GIVEN TASK = Give the listing again in full, exactly as written.

MATERIAL PROVIDED =
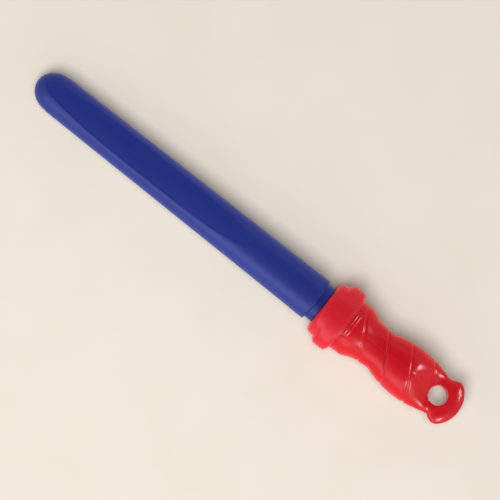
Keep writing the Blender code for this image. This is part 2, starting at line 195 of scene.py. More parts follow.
# Grip: station and half width of its outline, in millimetres
GRIP_OUTLINE = (
    (279.25, 20.3),
    (279.7, 20.2),
    (283.6, 20.1),
    (287.6, 20.1),
    (291.8, 18.7),
    (296.9, 16.6),
    (303.0, 15.9),
    (309.6, 15.4),
    (315.4, 17.0),
    (323.9, 18.9),
    (335.3, 19.7),
    (346.6, 18.7),
    (355.2, 16.7),
    (361.5, 15.3),
    (365.2, 16.5),
    (368.9, 17.7),
    (372.2, 16.7),
    (375.1, 14.0),
    (377.9, 9.6),
    (379.4, 5.2),
    (380.0, 0.6),
)
GRIP_STEP = 0.36

# The crown's height is the outline averaged over so many rings on each side
CROWN_SMOOTHING = 21

GRIP_WALL = 1.8 * MM
SKIRT_BORE = 18.1 * MM
SKIRT_GAP = 0.3 * MM
SKIRT_EDGE = 0.4 * MM
CAVITY_START_GAP = 1.5 * MM
CAVITY_RINGS = 26
CAVITY_END = 345.0 * MM
BELLY_END = 333.0 * MM
PADDLE_START = 358.5 * MM
PADDLE_END = 375.1 * MM
PADDLE_HALF_THICKNESS = 5.2 * MM
PADDLE_EDGE = 5.6 * MM
EAR_EDGE = 10.5 * MM
EAR_START = 361.0 * MM
EAR_END = 368.0 * MM
EARS = 372.0 * MM

# The paddle thins towards its end, by a share that grows as a power of the way there
PADDLE_FALL = 366.0 * MM
FALL_SHARE = 0.985
FALL_POWER = 2.3
FALL_EDGE = 0.9
FLAT_SPAN = math.radians(12)

# Hang hole
HOLE_STATION = 361.1 * MM
HOLE_RADIUS = 7.2 * MM
HOLE_FILLET = 0.7 * MM
HOLE_CUTTER_REACH = 16 * MM

# Beads, grooves and parting line
BEADS = (280.6 * MM, 282.7 * MM)
BEAD_RISE = 0.45 * MM
BEAD_HALF_WIDTH = 1.05 * MM
BEAD_SLOTS = 6
BEAD_SLOT_HALF_WIDTH = 0.8 * MM
BEAD_SLOT_EDGE = 0.5 * MM
GROOVE_COUNT = 4
GROOVE_FIRST = 292.4 * MM
GROOVE_SPACING = 20.75 * MM
GROOVE_SLANT = 0.53
GROOVE_DEPTH = 0.58 * MM
GROOVE_HALF_WIDTH = 1.5 * MM
GROOVE_CLEAR_OF_BEADS = (283.6 * MM, 286.5 * MM)
PARTING_RISE = 0.13 * MM
PARTING_HALF_WIDTH = 0.45 * MM
PARTING_STOP = 4 * MM
PARTING_FADE = 6 * MM

# Wand
WAND_SHOULDER = 243.0 * MM
WAND_SHOULDER_LENGTH = 6 * MM
WAND_EDGE = 0.45 * MM
STEM_HALF_WIDTH = 6.0 * MM
WINDOW_COUNT = 8
WINDOW_PITCH = 27.2 * MM
WINDOW_FIRST = 35.0 * MM
WINDOW_HALF_LENGTH = 12.2 * MM
WINDOW_HALF_WIDTH = 7.2 * MM
WINDOW_POWER = 0.7
RIM_TEETH = 56
POINTS_PER_TOOTH = 4
RIM_OFFSET = 1.0 * MM
RIM_RADIUS = 0.55 * MM
RIM_GAP = 0.62
RIM_SINK = 0.2 * MM
SPINE_RADIUS = 0.9 * MM
SPINE_BEFORE = 3 * MM
SPINE_END_GAP = 2 * MM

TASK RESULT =
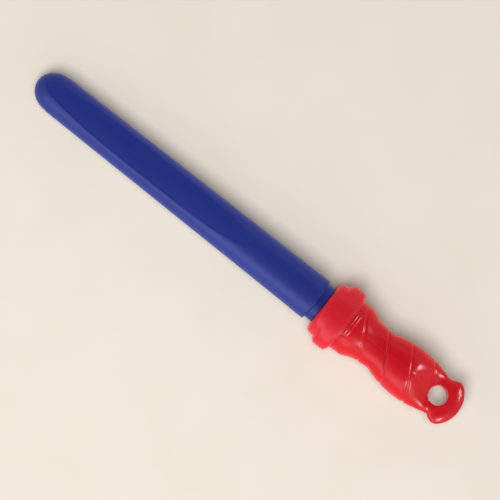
Keep writing the Blender code for this image. This is part 2, starting at line 195 of scene.py. More parts follow.
# Grip: station and half width of its outline, in millimetres
GRIP_OUTLINE = (
    (279.25, 20.3),
    (279.7, 20.2),
    (283.6, 20.1),
    (287.6, 20.1),
    (291.8, 18.7),
    (296.9, 16.6),
    (303.0, 15.9),
    (309.6, 15.4),
    (315.4, 17.0),
    (323.9, 18.9),
    (335.3, 19.7),
    (346.6, 18.7),
    (355.2, 16.7),
    (361.5, 15.3),
    (365.2, 16.5),
    (368.9, 17.7),
    (372.2, 16.7),
    (375.1, 14.0),
    (377.9, 9.6),
    (379.4, 5.2),
    (380.0, 0.6),
)
GRIP_STEP = 0.36

# The crown's height is the outline averaged over so many rings on each side
CROWN_SMOOTHING = 21

GRIP_WALL = 1.8 * MM
SKIRT_BORE = 18.1 * MM
SKIRT_GAP = 0.3 * MM
SKIRT_EDGE = 0.4 * MM
CAVITY_START_GAP = 1.5 * MM
CAVITY_RINGS = 26
CAVITY_END = 345.0 * MM
BELLY_END = 333.0 * MM
PADDLE_START = 358.5 * MM
PADDLE_END = 375.1 * MM
PADDLE_HALF_THICKNESS = 5.2 * MM
PADDLE_EDGE = 5.6 * MM
EAR_EDGE = 10.5 * MM
EAR_START = 361.0 * MM
EAR_END = 368.0 * MM
EARS = 372.0 * MM

# The paddle thins towards its end, by a share that grows as a power of the way there
PADDLE_FALL = 366.0 * MM
FALL_SHARE = 0.985
FALL_POWER = 2.3
FALL_EDGE = 0.9
FLAT_SPAN = math.radians(12)

# Hang hole
HOLE_STATION = 361.1 * MM
HOLE_RADIUS = 7.2 * MM
HOLE_FILLET = 0.7 * MM
HOLE_CUTTER_REACH = 16 * MM

# Beads, grooves and parting line
BEADS = (280.6 * MM, 282.7 * MM)
BEAD_RISE = 0.45 * MM
BEAD_HALF_WIDTH = 1.05 * MM
BEAD_SLOTS = 6
BEAD_SLOT_HALF_WIDTH = 0.8 * MM
BEAD_SLOT_EDGE = 0.5 * MM
GROOVE_COUNT = 4
GROOVE_FIRST = 292.4 * MM
GROOVE_SPACING = 20.75 * MM
GROOVE_SLANT = 0.53
GROOVE_DEPTH = 0.58 * MM
GROOVE_HALF_WIDTH = 1.5 * MM
GROOVE_CLEAR_OF_BEADS = (283.6 * MM, 286.5 * MM)
PARTING_RISE = 0.13 * MM
PARTING_HALF_WIDTH = 0.45 * MM
PARTING_STOP = 4 * MM
PARTING_FADE = 6 * MM

# Wand
WAND_SHOULDER = 243.0 * MM
WAND_SHOULDER_LENGTH = 6 * MM
WAND_EDGE = 0.45 * MM
STEM_HALF_WIDTH = 6.0 * MM
WINDOW_COUNT = 8
WINDOW_PITCH = 27.2 * MM
WINDOW_FIRST = 35.0 * MM
WINDOW_HALF_LENGTH = 12.2 * MM
WINDOW_HALF_WIDTH = 7.2 * MM
WINDOW_POWER = 0.7
RIM_TEETH = 56
POINTS_PER_TOOTH = 4
RIM_OFFSET = 1.0 * MM
RIM_RADIUS = 0.55 * MM
RIM_GAP = 0.62
RIM_SINK = 0.2 * MM
SPINE_RADIUS = 0.9 * MM
SPINE_BEFORE = 3 * MM
SPINE_END_GAP = 2 * MM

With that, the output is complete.